Third, we are convinced that democracy’s survival depends upon our transmitting to each new generation the political vision of liberty and equality that unites us as Americans. It also depends on a deep loyalty to the political institutions our founders put together to fulfill that vision.”

In a never ending battle for Truth! Justice! And The American Way!



So, the priority of the history curriculum is to teach our students to look at the world Superman defended, and through his X-Ray vision, all-knowing eyes, but the arts curriculum's purpose is to see how arts are part of all the other disciplines.  This is interesting both in terms of the particular mission of each as well as what it says about how the authors experience the world perhaps: left brain v whole brain? This might be a stretch, but maybe not.
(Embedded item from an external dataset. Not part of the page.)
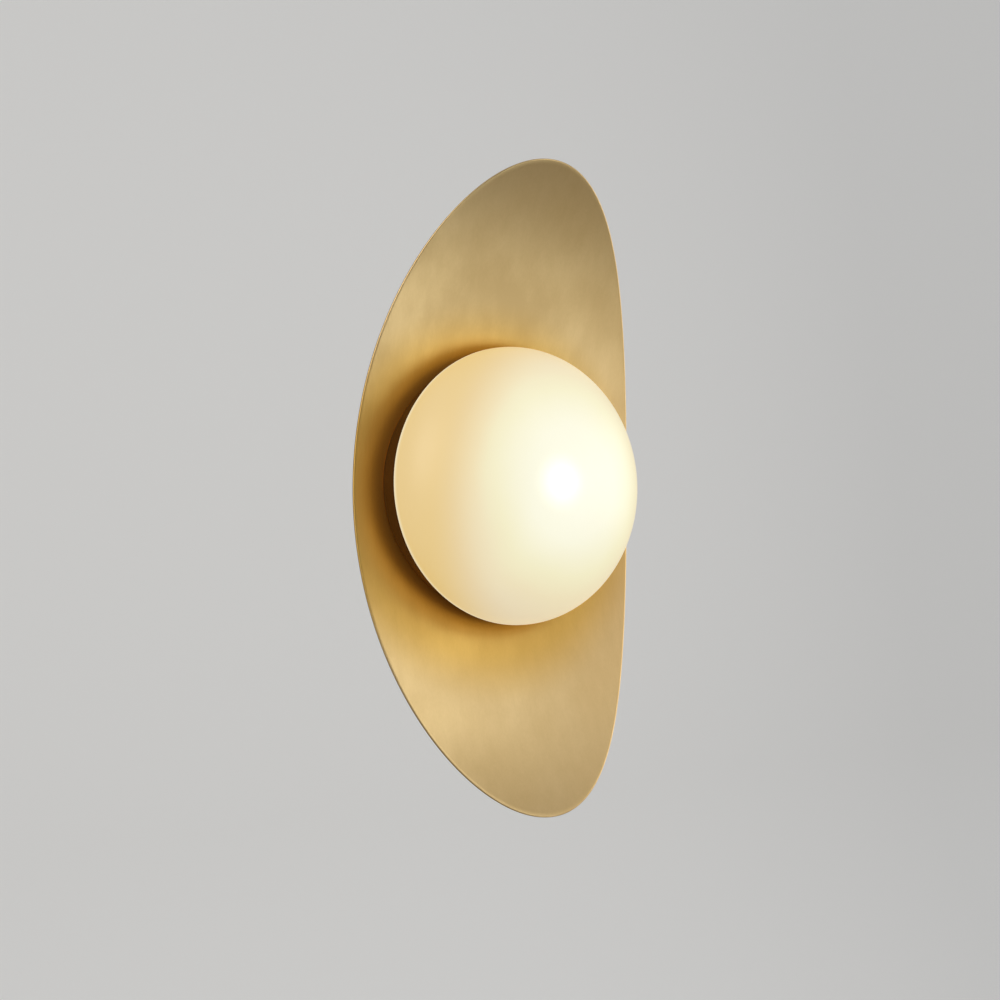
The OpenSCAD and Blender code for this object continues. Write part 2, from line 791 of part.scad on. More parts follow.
module holder_wire(side, pole) {
  from = holder_end(side);
  to = block_end(pole);
  reach = (from[1] - to[1]) / 2;
  wire([from, from - [0, reach, 0], to + [0, reach, 0], to]);
}

module live_wire() {
  color("sienna") holder_wire(-1, 0);
}

module neutral_wire() {
  color("royalblue") holder_wire(1, 1);
}

module earth_wire() {
  from = block_end(2);
  to = [earth_x, barrel_start + barrel_len, barrel_z];
  color("yellowgreen") wire([from, from + [0, 8, 0], to + [0, 4, 0], to]);
}

wall_bracket();
side_stud_left();
side_stud_right();
side_knob_left();
side_knob_right();
canopy();
rear_spacer();
reflector_plate();
front_spacer();
lamp_drum();
drum_floor();
rim_cushion();
clamp_screws();
clamp_washers();
clamp_nuts();
holder_strap();
strap_screws();
strap_nuts();
lampholder();
holder_contacts();
holder_screw();
bulb_base();
bulb_pins();
bulb_led_core();
bulb_cover();
glass_dome();
dome_springs();
spring_screws();
spring_nuts();
terminal_block();
terminal_tubes();
terminal_screws();
block_screw();
block_nut();
earth_lug();
earth_screw();
earth_washer();
earth_nut();
live_wire();
neutral_wire();
earth_wire();
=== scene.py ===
"""A wall sconce in satin brushed brass and lit opal glass, dressed round its fixed frame.

The sections follow the lamp as it is put together, from the bracket on the wall to the glass.
Every size is in metres. +Z is up, the wall is the plane y = 0 and the lamp looks along -Y.
"""

import math

import bpy
import numpy as np
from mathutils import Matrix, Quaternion, Vector


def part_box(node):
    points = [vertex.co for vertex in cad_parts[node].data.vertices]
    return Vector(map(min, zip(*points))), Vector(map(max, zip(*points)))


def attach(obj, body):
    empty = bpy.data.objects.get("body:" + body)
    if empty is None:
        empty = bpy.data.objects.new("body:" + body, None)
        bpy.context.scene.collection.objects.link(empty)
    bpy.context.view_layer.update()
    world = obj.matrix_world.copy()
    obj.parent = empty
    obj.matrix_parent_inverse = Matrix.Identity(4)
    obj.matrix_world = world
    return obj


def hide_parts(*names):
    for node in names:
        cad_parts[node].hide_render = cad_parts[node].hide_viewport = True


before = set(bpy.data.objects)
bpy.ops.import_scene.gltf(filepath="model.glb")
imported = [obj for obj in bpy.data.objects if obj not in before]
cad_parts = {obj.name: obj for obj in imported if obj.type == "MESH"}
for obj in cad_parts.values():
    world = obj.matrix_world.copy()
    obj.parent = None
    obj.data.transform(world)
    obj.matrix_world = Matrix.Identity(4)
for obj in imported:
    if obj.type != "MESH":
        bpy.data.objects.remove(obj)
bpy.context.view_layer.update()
scene = bpy.context.scene
scene.view_settings.view_transform = "Standard"

# Camera. The lamp was photographed from the left and slightly from below, from 0.6 m away,
# with the middle of the plate's front a little above the middle of the frame.
plate_low, plate_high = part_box("reflector_plate")
plate_sheet = 0.0016
camera_target = Vector((0, plate_high.y - plate_sheet, 0))
camera_azimuth = math.radians(-31.3)
camera_elevation = math.radians(-3.84)
camera_distance = 0.598
camera_roll = math.radians(0.51)
image_width = 1000
plate_middle_pixel = (500.8, 487.2)
focal_pixels = 1077

camera = bpy.data.objects.new("camera", bpy.data.cameras.new("camera"))
scene.collection.objects.link(camera)
scene.camera = camera
camera.data.sensor_width = 36
camera.data.lens = camera.data.sensor_width * focal_pixels / image_width
camera.data.shift_x = 0.5 - plate_middle_pixel[0] / image_width
camera.data.shift_y = plate_middle_pixel[1] / image_width - 0.5
towards_camera = Vector((
    math.sin(camera_azimuth) * math.cos(camera_elevation),
    -math.cos(camera_azimuth) * math.cos(camera_elevation),
    math.sin(camera_elevation),
))
camera.location = camera_target + camera_distance * towards_camera
camera.rotation_mode = "QUATERNION"
camera.rotation_quaternion = (
    (-towards_camera).to_track_quat("-Z", "Y") @ Quaternion((0, 0, 1), camera_roll)
)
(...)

As I would ask my own students, then: So What? What’s The Big Deal? The Big Deal is that while “facts” and events are certainly important in terms of understanding History, History is not just comprised of lists of casts of characters, dates, battles, and documents. And kids WILL fall asleep if that’s all you use in a Social Studies classroom. There is a wider world, a world that people have created and continue to create in other ways. Enter the arts and the technology created and used by them. The arts have been there through history and will continue to be. They should NOT be "extra", nor should they have to defend their worth by including their reference to other disciplines. They have value in and of themselves. And whether it is about defending their place in education or not,  Massachusetts Frameworks Arts authors have the vision to see their connection to other “disciplines”. Moreover,  students are connected to them. Even kids who are not enrolled in art or music courses draw on their notebooks, walk around listening to music, and consume arts and media. The other day, a student in my World Religion class identified music as one of the forces in the universe she most bonds with: it helps her focus, it changes her mood, she said. It is a way for her to connect with her peers. (I wager many of us might say many of the same things.) And, by the way, this student is the very type of student that public education and its critics are always crying out for us to reach.

But other disciples don’t always look to the arts or incorporate them. The Massachusetts History Frameworks doesn't, particularly. How limited. What kind of message does this send? What kind of world does it want us to teach our students about or prepare them for? Not one the arts sees. Fill in the blanks here: arts should be in the public schools, not cut, not extra, not relegated to after school or marginalized any other way. It should be enough that the kids from the Middle School get to see Chinese kids performing a Chinese dance because it’s different from what we do in America on so many levels, it's interesting, and because, yes, it shows discipline and focus and a myriad of other skills we want our students to possess.

Fortunately for me, and to be fair, I am sure, in my district they will get to have this experience. (If I filled out the form “well.”) Further, I would also like to point out the following: “even” the AP European History curriculum nods at the arts, though the bias is towards the visual arts and there are “key paintings”. (Not enough Durer in my humble opinion, even; they lean heavily on the Usual Suspects: you can name them, I bet.) Also, at my school, I have several colleagues who skillfully incorporate the arts into their teachings, and this is something my department head certainly more than marginally supports. This is both encouraging and positively challenging in terms of my own professional development; and, I will reiterate, the students can’t get enough of it.

Going to China, having Chinese people come here. It’s all good. Everybody is learning a whole lot. And some of it’s not on a list! This can’t mean it doesn’t "count", that it is not a valuable part of being "educated" or even "good citizens," whoever they are. In the end, no one will really care or even remember too much about about the rise and the fall of the Ottoman empire, except some of us, and that’s more than OK.